On Tuesday, he was demoted from the top line to the third unit, alongside Calle Järnkrok and Pierre Engvall.
“Bunts is still competing his ass off,” Keefe said. “He’s involved in everything. It’s not that part of it. It just hasn’t come together both for he and his linemates, so a little bit a change in the chemistry here today.”
Keefe reminds us that Bunting didn’t secure a role on Matthews’ and Marner’s left wing until deeper in his rookie season — and that a reset could help the shift disturber rediscover his own game.

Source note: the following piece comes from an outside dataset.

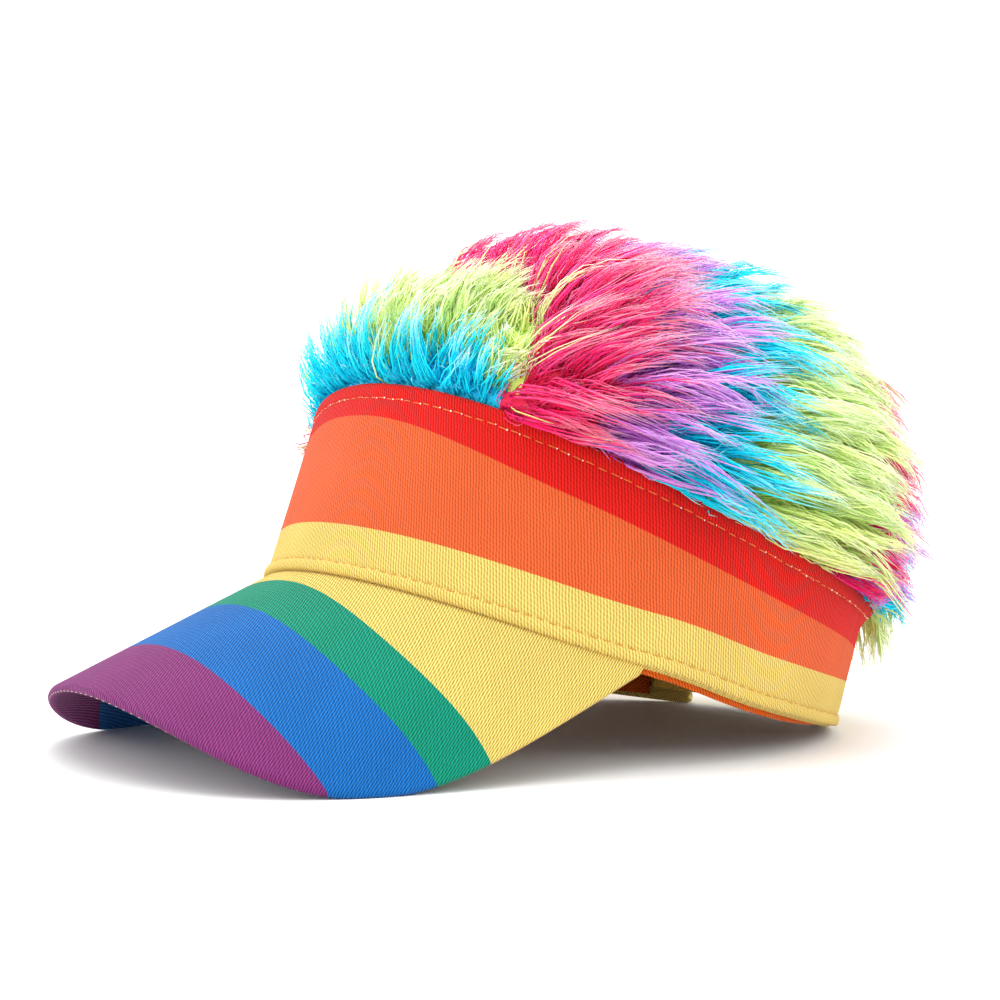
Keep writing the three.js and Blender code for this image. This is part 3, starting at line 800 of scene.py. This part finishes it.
def comb_path(roots, normals, steps, length, sway, turning=0.36):
    """Paths of locks or fibres from their roots. Each leaves its root at a lean and turns, by
    the share turning at each step, to the way that the pile is combed: up at the front of the
    band, backwards above and behind it, highest beside the parting, and downwards at the nape.
    sway holds its turn aside in radians and what its two leans gain in degrees."""
    x, y, z = np.moveaxis(roots, -1, 0)
    behind = y - parting_line(roots)
    above = above_band(roots)
    is_front = (behind < 0)[:, None]
    at_rim = (1 - smooth(above, 4, 22))[:, None]
    fringe = smooth(-behind, 4, 30)[:, None]
    nape = (smooth(y, 45, 92) * (1 - smooth(above, 10, 60)))[:, None]
    swirl = sway[:, 0] + 0.16 * np.sin(x * 0.09 + z * 0.06) + 0.1 * np.sin(y * 0.11 + 2)
    raised = np.exp(-np.maximum(behind, 0) / 16)[:, None]
    low_down = 1 - 0.7 * smooth(z, 85, 105)[:, None]
    hem_side = (1 - smooth(above, 2, 20))[:, None]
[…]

“Taking a little bit of a step back here and try to give him that opportunity to just focus on himself. Maybe a little bit of a lighter load in terms of matchups and responsibility,” Keefe said. “We’ve done this previously this season, and it didn’t last long before we moved him back. I suspect it will be similar.”
• Pierre Engvall’s decision-making and engagement leaves the viewer wanting more.
Through his first 12 games, he had a total of three giveaways. He had another three in his 13 and a half minutes of work Tuesday. He didn’t register a hit.
• Jack Eichel has scored 14 goals in his past 14 games in Toronto. He leads all Knights with 15 points and a plus-10.
• The Marlies released veteran defenceman Danny DeKeyser from his AHL tryout. He scored once in three games but has not played since Oct. 26 due to injury.
The undrafted DeKeyser enjoyed a solid 547-game career with the Red Wings. After being unable to make good on NHL and AHL tryout bids this autumn, one wonders where the 32-year-old goes from here.
• If the Stanley Cup tournament was starting today, I’d pick the Vegas Golden Knights to win the thing.